## Begin
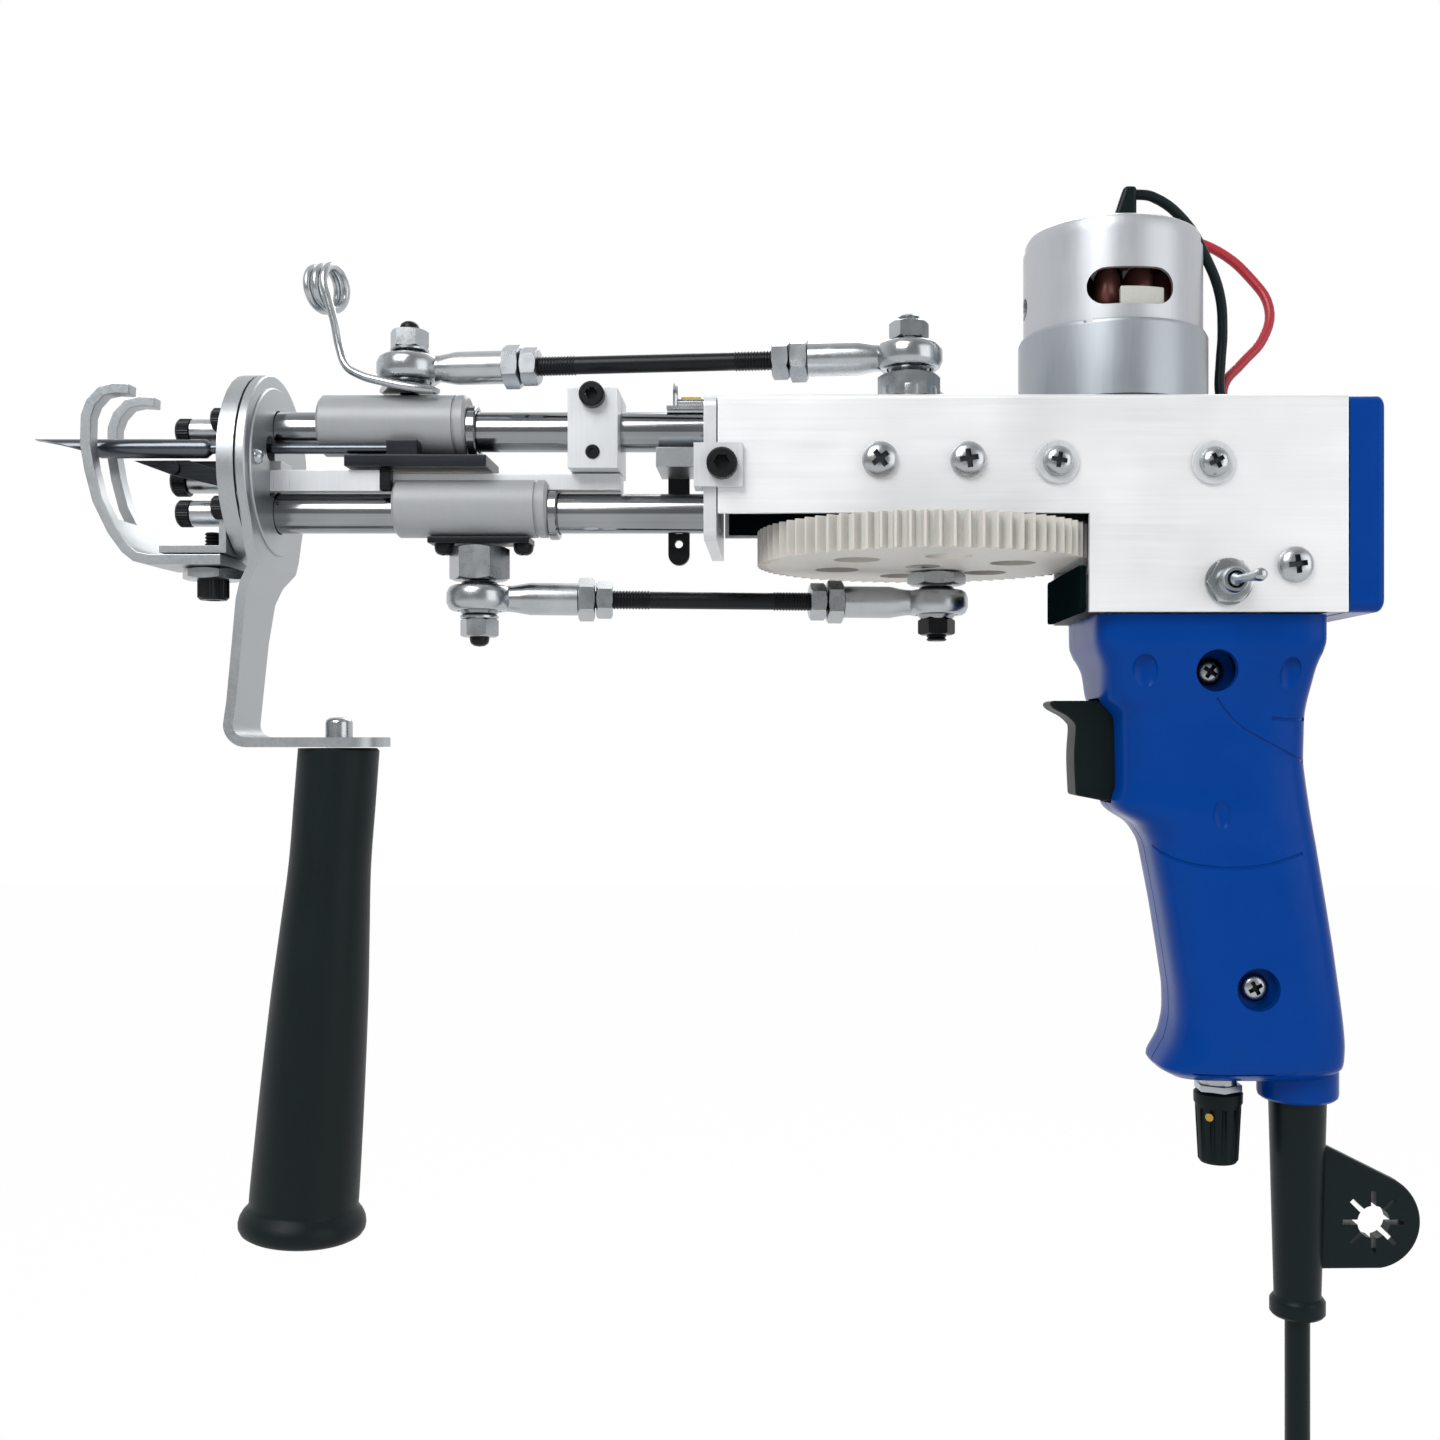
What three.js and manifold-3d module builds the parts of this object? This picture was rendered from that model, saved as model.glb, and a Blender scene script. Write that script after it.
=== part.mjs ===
// Handheld tufting machine: a geared motor turns a crank whose two pins drive a hollow needle and a pair of
// scissors, each on its own slide. Millimetres, +Z up, +X towards the rear cap, needle towards -X.
// Heights are measured from the needle line, midway between the two guide rods, and lengths from the crank axis.
import * as THREE from 'three';
import { mergeVertices } from 'three/addons/utils/BufferGeometryUtils.js';
import Module from 'manifold-3d';

const wasm = await Module();
wasm.setup();

// General values
const weld = 1e-4;
const seat = 0.3;
const overrun = 1;
const fineSides = 32;
const roundSides = 20;
const smallSides = 12;
const wireSides = 6;
const leadSides = 8;
const arcSteps = 6;
const hexSides = 6;

// Housing channel
const crankToFront = 48.5;
const crankToRear = 93.9;
const crankToStep = 35.4;
const housingWidth = 46;
const housingWall = 1.5;
const housingTop = 14.1;
const frontDepth = 26.3;
const rearDepth = 49.3;
const topCornerRadius = 2.5;
const shaftHoleDiameter = 11;
const leadHoleDiameter = 9;
const toggleFromRear = 27.2;
const toggleHeight = -28.5;
const toggleHoleDiameter = 6.4;

// Rear cap
const capThickness = 8.2;
const capCornerRadius = 3;
const capPlugDepth = 4;
const capPlugWall = 2;

// Front end plate and its angle clip
const endPlateThickness = 2.9;
const endPlateDepth = 33;
const endPlateCornerRadius = 3;
const clipLeg = 11;
const clipHeight = 9.8;
const clipThickness = 1.8;
const clipTop = 2.6;
const clipScrewHead = 7;
const clipScrewLength = 3.2;
const clipSocket = 3.4;
const clipSocketDepth = 1.8;

// Guide rods
const rodDiameter = 9.5;
const rodSpacing = 19.6;
const socketDepth = 2;

// Front disc and handle bracket
const discRadius = 22.9;
const discThickness = 3.8;
const discRear = 158;
const needleWindow = 6.2;
const bladeSlotWidth = 3.4;
const bladeSlotTop = 4.9;
const bladeSlotBottom = -6.2;
const bracketThickness = 2.3;
const bracketHoleRadius = 17.5;
const bracketRimRadius = 20;
const bracketRimHeight = 0.5;
const neckLean = 9.3;
const tabHalfWidth = 9.5;
const bracketDrop = 65.9;
const tabReach = 36;

// Front handle
const handleFromDisc = 17.4;
const handleLength = 117;
const handleTopDiameter = 19;
const handleMidDiameter = 22.6;
const handleEndDiameter = 25.4;
const handleFlareDiameter = 29.7;
const handleFlareHeight = 5;
const handleLean = 4.4;
const handleWaistShare = 0.24;
const handleStudDiameter = 5;
const handleNutFlats = 8;
const handleNutHeight = 4;

// Presser foot
const footWidth = 18;
const footSlot = 10;
const footSheet = 2.4;
const footReach = 32.5;
const footRise = 41.9;
const footUnderside = -23.7;
const footSlotEnd = 11;
const footRootGap = 1.6;
const footBracketSheet = 1.7;
const footBracketReach = 15.5;
const footBracketRise = 9;
const footNutFlats = 12.6;
const footNutHeight = 2.5;
const footBoltDiameter = 4;
const footHeadDiameter = 6.8;
const footHeadHeight = 4.7;
const footBoltFromDisc = 6.6;

// Anti-rotation bar and clamp block
const barWidth = 8;
const barHeight = 4;
const barTop = -0.7;
const barBlockLength = 4.5;
const barBlockRise = 3;
const clampLength = 11.8;
const clampWidth = 19;
const clampTop = 18.5;
const clampToPlate = 20.8;
const clampBoreGap = 0.15;
const clampSplit = 1.2;
const clampScrewHead = 5.4;
const clampScrewShank = 3;
const clampScrewRise = 2.6;

// Wire bracket, eyelet and sleeve
const spacerLength = 11.6;
const spacerHeight = 4.6;
const spacerWidth = 18;
const stripWidth = 5.2;
const stripThickness = 2;
const stripDrop = 21.4;
const stripFromSpacer = 1.7;
const eyeletWire = 1.1;
const eyeletHeight = 6.4;
const eyeletPlate = 0.9;
const eyeletPlateLength = 9.6;
const eyeletPlateWidth = 5;
const eyeletFromPlate = 7.6;

// Motor
const canDiameter = 42.3;
const canLength = 62;
const canWall = 1.2;
const canTop = 52.4;
const fluxRingWall = 0.9;
const fluxRingTop = 31.7;
const bellInset = 0.4;
const bellHeight = 3.8;
const bellBossDiameter = 17.5;
const bellBossHeight = 2.2;
const terminalSpread = 8;
const terminalHeight = 7;
const terminalWidth = 6.3;
const terminalThickness = 3.2;
const ventHeight = 9.4;
const ventAngle = 62;
const ventRise = 6.6;
const mountPlateThickness = 3;
const mountPlateLength = 32;
const motorNoseDiameter = 17.5;
const motorNoseHeight = 2.6;
const rotorAirGap = 0.35;
const rotorLength = 36;
const rotorSlots = 10;
const motorShaftDiameter = 5;
const magnetThickness = 2.6;

// Motor leads
const leadDiameter = 2.4;
const blackLeadReach = 25;
const redLeadReach = 36;
const leadTuck = 4;

// Gears
const gearPitchDiameter = 78;
const gearTeeth = 78;
const pinionTeeth = 13;
const gearThickness = 8;
const gearTop = -14.5;
const pressureAngle = 20;
const backlash = 0.35;
const addendumShare = 0.9;
const dedendumShare = 1.3;
const gearWebThickness = 4;
const gearRimWidth = 5.5;
const gearHubDiameter = 20;
const gearSpokeHoles = 6;
const gearHoleDiameter = 11;
const pinionLength = 9.6;

// Crank
const crankRadius = 13;
const restAngle = 250;
const crankShaftDiameter = 8;
const upperArmThickness = 2.9;
const upperArmGap = 0.6;
const crankArmWidth = 13;
const spacerNutFlats = 12.6;
const bearingDiameter = 22;
const bearingWidth = 7;
const bearingShoulder = 1.5;
const blockLength = 34;
const blockDepth = 23.6;
const shaftCollarDiameter = 12;

// Connecting rods
const eyeBallHeight = 8;
const eyeWidth = 6;
const eyeDiameter = 15.6;
const eyeBore = 5.4;
const eyeBoltDiameter = 5;
const eyeBallFace = 8.5;
const eyeNutFlats = 8;
const eyeNutHeight = 4;
const boltTipLength = 1.5;
const eyeToCollar = 23.6;
const shankDiameter = 7.8;
const collarFlats = 9.2;
const collarLength = 4;
const lockNutFlats = 8;
const lockNutLength = 4;
const conrodDiameter = 4.2;
const upperConrodRise = 6.3;
const lowerConrodDrop = 14.6;
const upperPinToCrank = 123.6;
const lowerPinToCrank = 106.8;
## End
[Problem statement] Set down the listing above in full, please, exactly as it appears.

[Written solution]
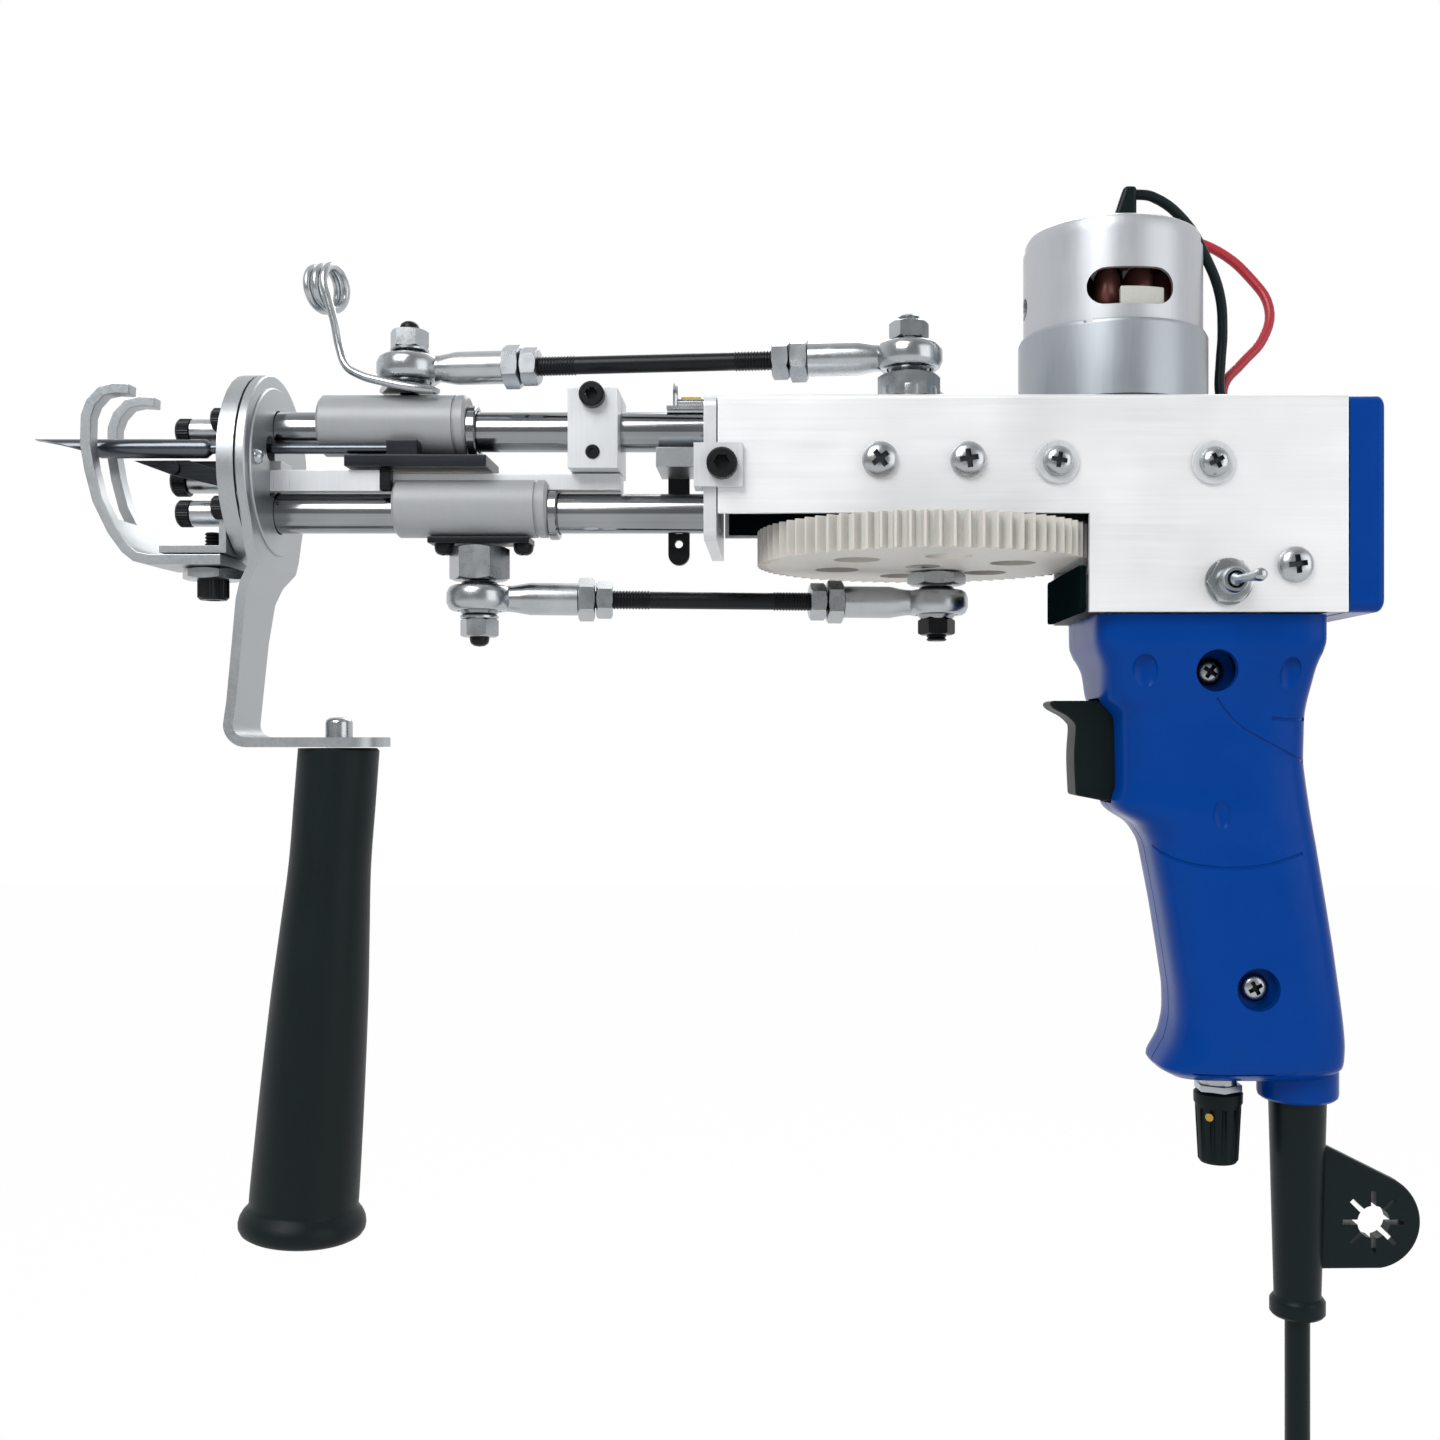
What three.js and manifold-3d module builds the parts of this object? This picture was rendered from that model, saved as model.glb, and a Blender scene script. Write that script after it.
=== part.mjs ===
// Handheld tufting machine: a geared motor turns a crank whose two pins drive a hollow needle and a pair of
// scissors, each on its own slide. Millimetres, +Z up, +X towards the rear cap, needle towards -X.
// Heights are measured from the needle line, midway between the two guide rods, and lengths from the crank axis.
import * as THREE from 'three';
import { mergeVertices } from 'three/addons/utils/BufferGeometryUtils.js';
import Module from 'manifold-3d';

const wasm = await Module();
wasm.setup();

// General values
const weld = 1e-4;
const seat = 0.3;
const overrun = 1;
const fineSides = 32;
const roundSides = 20;
const smallSides = 12;
const wireSides = 6;
const leadSides = 8;
const arcSteps = 6;
const hexSides = 6;

// Housing channel
const crankToFront = 48.5;
const crankToRear = 93.9;
const crankToStep = 35.4;
const housingWidth = 46;
const housingWall = 1.5;
const housingTop = 14.1;
const frontDepth = 26.3;
const rearDepth = 49.3;
const topCornerRadius = 2.5;
const shaftHoleDiameter = 11;
const leadHoleDiameter = 9;
const toggleFromRear = 27.2;
const toggleHeight = -28.5;
const toggleHoleDiameter = 6.4;

// Rear cap
const capThickness = 8.2;
const capCornerRadius = 3;
const capPlugDepth = 4;
const capPlugWall = 2;

// Front end plate and its angle clip
const endPlateThickness = 2.9;
const endPlateDepth = 33;
const endPlateCornerRadius = 3;
const clipLeg = 11;
const clipHeight = 9.8;
const clipThickness = 1.8;
const clipTop = 2.6;
const clipScrewHead = 7;
const clipScrewLength = 3.2;
const clipSocket = 3.4;
const clipSocketDepth = 1.8;

// Guide rods
const rodDiameter = 9.5;
const rodSpacing = 19.6;
const socketDepth = 2;

// Front disc and handle bracket
const discRadius = 22.9;
const discThickness = 3.8;
const discRear = 158;
const needleWindow = 6.2;
const bladeSlotWidth = 3.4;
const bladeSlotTop = 4.9;
const bladeSlotBottom = -6.2;
const bracketThickness = 2.3;
const bracketHoleRadius = 17.5;
const bracketRimRadius = 20;
const bracketRimHeight = 0.5;
const neckLean = 9.3;
const tabHalfWidth = 9.5;
const bracketDrop = 65.9;
const tabReach = 36;

// Front handle
const handleFromDisc = 17.4;
const handleLength = 117;
const handleTopDiameter = 19;
const handleMidDiameter = 22.6;
const handleEndDiameter = 25.4;
const handleFlareDiameter = 29.7;
const handleFlareHeight = 5;
const handleLean = 4.4;
const handleWaistShare = 0.24;
const handleStudDiameter = 5;
const handleNutFlats = 8;
const handleNutHeight = 4;

// Presser foot
const footWidth = 18;
const footSlot = 10;
const footSheet = 2.4;
const footReach = 32.5;
const footRise = 41.9;
const footUnderside = -23.7;
const footSlotEnd = 11;
const footRootGap = 1.6;
const footBracketSheet = 1.7;
const footBracketReach = 15.5;
const footBracketRise = 9;
const footNutFlats = 12.6;
const footNutHeight = 2.5;
const footBoltDiameter = 4;
const footHeadDiameter = 6.8;
const footHeadHeight = 4.7;
const footBoltFromDisc = 6.6;

// Anti-rotation bar and clamp block
const barWidth = 8;
const barHeight = 4;
const barTop = -0.7;
const barBlockLength = 4.5;
const barBlockRise = 3;
const clampLength = 11.8;
const clampWidth = 19;
const clampTop = 18.5;
const clampToPlate = 20.8;
const clampBoreGap = 0.15;
const clampSplit = 1.2;
const clampScrewHead = 5.4;
const clampScrewShank = 3;
const clampScrewRise = 2.6;

// Wire bracket, eyelet and sleeve
const spacerLength = 11.6;
const spacerHeight = 4.6;
const spacerWidth = 18;
const stripWidth = 5.2;
const stripThickness = 2;
const stripDrop = 21.4;
const stripFromSpacer = 1.7;
const eyeletWire = 1.1;
const eyeletHeight = 6.4;
const eyeletPlate = 0.9;
const eyeletPlateLength = 9.6;
const eyeletPlateWidth = 5;
const eyeletFromPlate = 7.6;

// Motor
const canDiameter = 42.3;
const canLength = 62;
const canWall = 1.2;
const canTop = 52.4;
const fluxRingWall = 0.9;
const fluxRingTop = 31.7;
const bellInset = 0.4;
const bellHeight = 3.8;
const bellBossDiameter = 17.5;
const bellBossHeight = 2.2;
const terminalSpread = 8;
const terminalHeight = 7;
const terminalWidth = 6.3;
const terminalThickness = 3.2;
const ventHeight = 9.4;
const ventAngle = 62;
const ventRise = 6.6;
const mountPlateThickness = 3;
const mountPlateLength = 32;
const motorNoseDiameter = 17.5;
const motorNoseHeight = 2.6;
const rotorAirGap = 0.35;
const rotorLength = 36;
const rotorSlots = 10;
const motorShaftDiameter = 5;
const magnetThickness = 2.6;

// Motor leads
const leadDiameter = 2.4;
const blackLeadReach = 25;
const redLeadReach = 36;
const leadTuck = 4;

// Gears
const gearPitchDiameter = 78;
const gearTeeth = 78;
const pinionTeeth = 13;
const gearThickness = 8;
const gearTop = -14.5;
const pressureAngle = 20;
const backlash = 0.35;
const addendumShare = 0.9;
const dedendumShare = 1.3;
const gearWebThickness = 4;
const gearRimWidth = 5.5;
const gearHubDiameter = 20;
const gearSpokeHoles = 6;
const gearHoleDiameter = 11;
const pinionLength = 9.6;

// Crank
const crankRadius = 13;
const restAngle = 250;
const crankShaftDiameter = 8;
const upperArmThickness = 2.9;
const upperArmGap = 0.6;
const crankArmWidth = 13;
const spacerNutFlats = 12.6;
const bearingDiameter = 22;
const bearingWidth = 7;
const bearingShoulder = 1.5;
const blockLength = 34;
const blockDepth = 23.6;
const shaftCollarDiameter = 12;

// Connecting rods
const eyeBallHeight = 8;
const eyeWidth = 6;
const eyeDiameter = 15.6;
const eyeBore = 5.4;
const eyeBoltDiameter = 5;
const eyeBallFace = 8.5;
const eyeNutFlats = 8;
const eyeNutHeight = 4;
const boltTipLength = 1.5;
const eyeToCollar = 23.6;
const shankDiameter = 7.8;
const collarFlats = 9.2;
const collarLength = 4;
const lockNutFlats = 8;
const lockNutLength = 4;
const conrodDiameter = 4.2;
const upperConrodRise = 6.3;
const lowerConrodDrop = 14.6;
const upperPinToCrank = 123.6;
const lowerPinToCrank = 106.8;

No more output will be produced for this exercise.